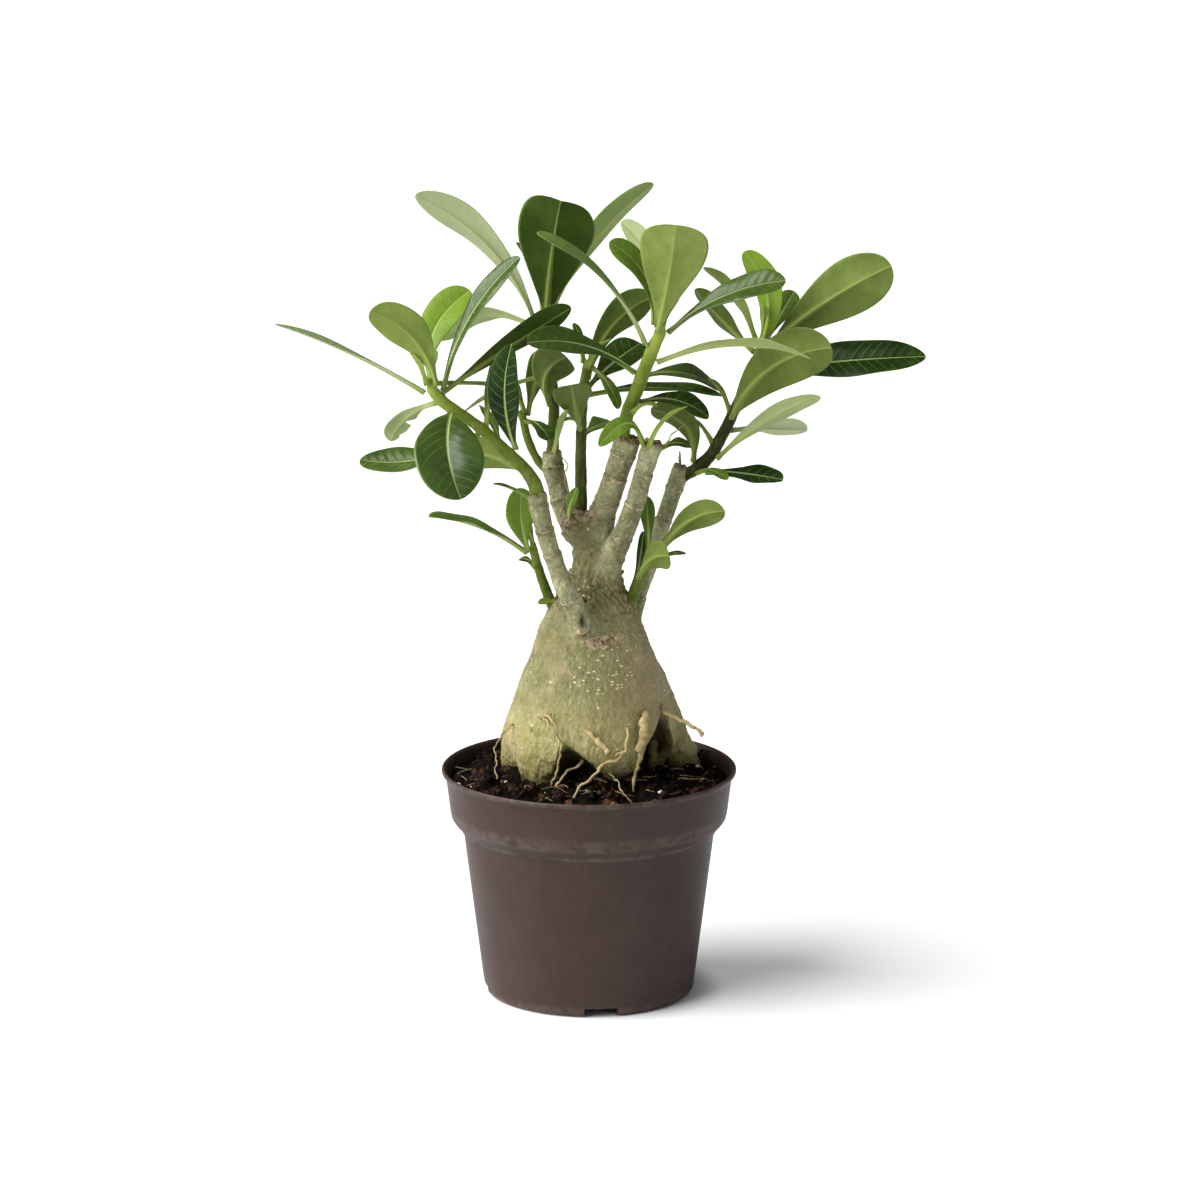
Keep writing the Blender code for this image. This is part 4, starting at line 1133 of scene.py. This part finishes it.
def caudex():
    """The trunk with its root legs and branches.

    The solid's even mesh is drawn onto the blended field, and then raised and pressed along the field's
    direction by lumps, wrinkles, rings and marks.
    """
    source = in_scene("caudex_source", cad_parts["caudex"].data.copy())
    bm = bmesh.new()
    bm.from_mesh(source.data)
    bmesh.ops.remove_doubles(bm, verts=bm.verts, dist=0.00001)
    bm.to_mesh(source.data)
    bm.free()
    cutters = []
    for path in HOLLOW_PATHS:
        hollow_points, hollow_faces = tube(path, 28)
        cutters.append(mesh_object("cutter", hollow_points / FLATTENED, hollow_faces))
        cut = source.modifiers.new("Hollow", "BOOLEAN")
        cut.object = cutters[-1]
        cut.solver = "EXACT"
    remesh = source.modifiers.new("Even", "REMESH")
    remesh.mode = "VOXEL"
    remesh.voxel_size = BARK_VOXEL * MM
    mesh = evaluated(source)
    for used in [source] + cutters:
        bpy.data.objects.remove(used)
    points = mesh_points(mesh)
    for _ in range(BARK_STEPS):
        field = caudex_field(points)
        points = points - field["away"] * np.clip(field["distance"], -1.5, 1.5)[:, None]
    field = caudex_field(points)
    points, scar, hollow = bark_relief(points, field)
    flecked = clamp(sum(spot(points, place, reach) for place, reach in FLECK_PATCHES))
    values = {"branch": field["branch"], "scar": scar, "hollow": hollow, "flecked": flecked}
    piece("caudex_bark", (points, mesh_corners(mesh, 4).tolist()), BARK_SKIN, values, ["caudex"])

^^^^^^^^

Repeat every line of the material exactly as given.

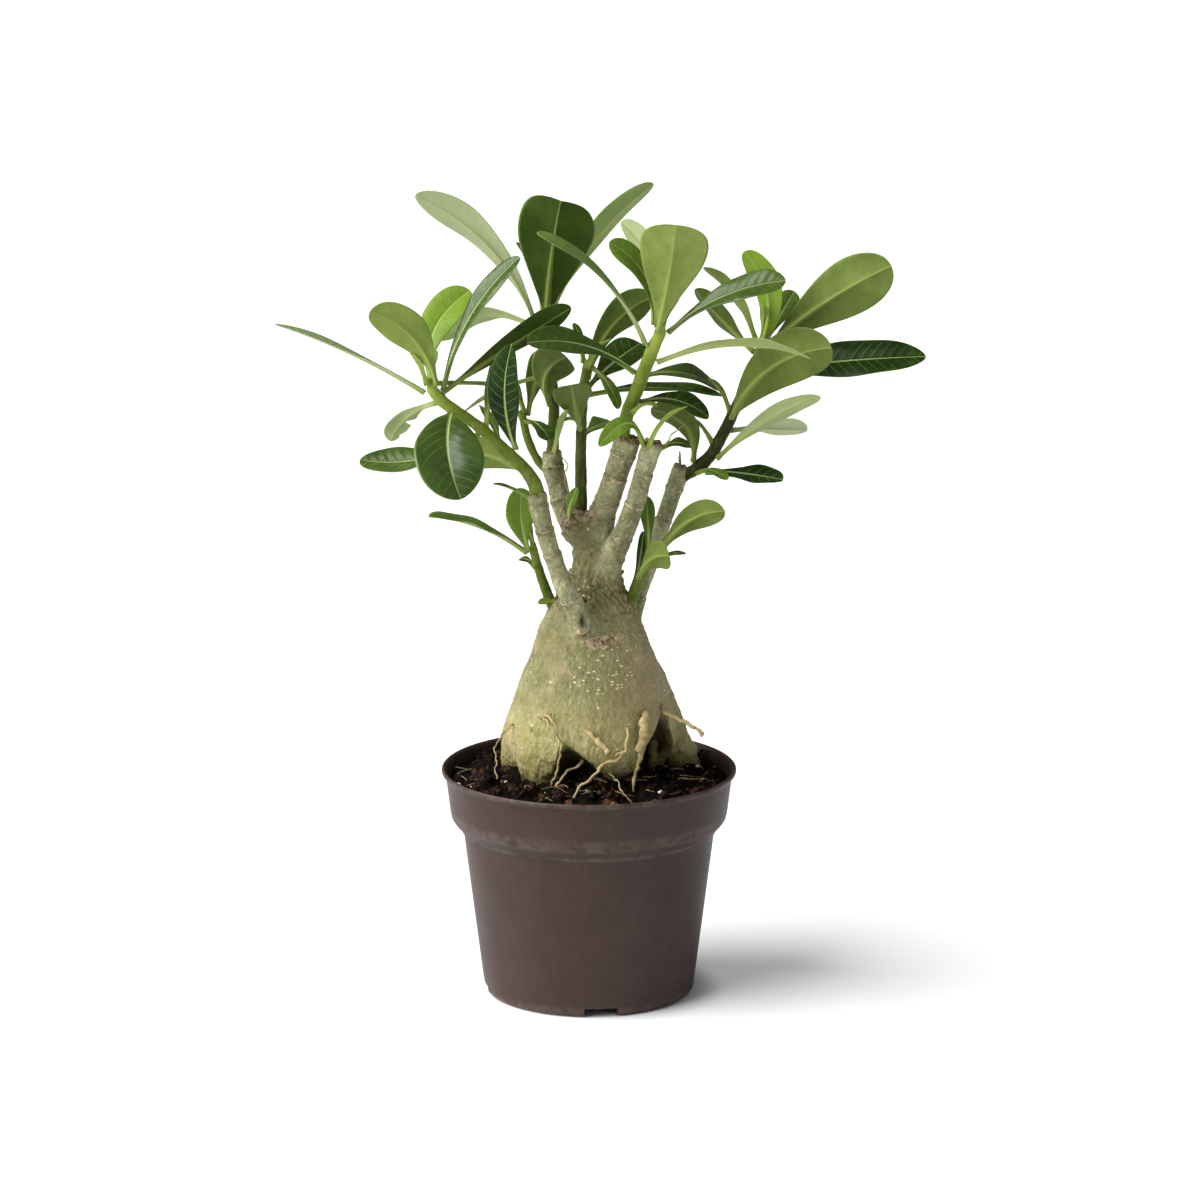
Keep writing the Blender code for this image. This is part 4, starting at line 1133 of scene.py. This part finishes it.
def caudex():
    """The trunk with its root legs and branches.

    The solid's even mesh is drawn onto the blended field, and then raised and pressed along the field's
    direction by lumps, wrinkles, rings and marks.
    """
    source = in_scene("caudex_source", cad_parts["caudex"].data.copy())
    bm = bmesh.new()
    bm.from_mesh(source.data)
    bmesh.ops.remove_doubles(bm, verts=bm.verts, dist=0.00001)
    bm.to_mesh(source.data)
    bm.free()
    cutters = []
    for path in HOLLOW_PATHS:
        hollow_points, hollow_faces = tube(path, 28)
        cutters.append(mesh_object("cutter", hollow_points / FLATTENED, hollow_faces))
        cut = source.modifiers.new("Hollow", "BOOLEAN")
        cut.object = cutters[-1]
        cut.solver = "EXACT"
    remesh = source.modifiers.new("Even", "REMESH")
    remesh.mode = "VOXEL"
    remesh.voxel_size = BARK_VOXEL * MM
    mesh = evaluated(source)
    for used in [source] + cutters:
        bpy.data.objects.remove(used)
    points = mesh_points(mesh)
    for _ in range(BARK_STEPS):
        field = caudex_field(points)
        points = points - field["away"] * np.clip(field["distance"], -1.5, 1.5)[:, None]
    field = caudex_field(points)
    points, scar, hollow = bark_relief(points, field)
    flecked = clamp(sum(spot(points, place, reach) for place, reach in FLECK_PATCHES))
    values = {"branch": field["branch"], "scar": scar, "hollow": hollow, "flecked": flecked}
    piece("caudex_bark", (points, mesh_corners(mesh, 4).tolist()), BARK_SKIN, values, ["caudex"])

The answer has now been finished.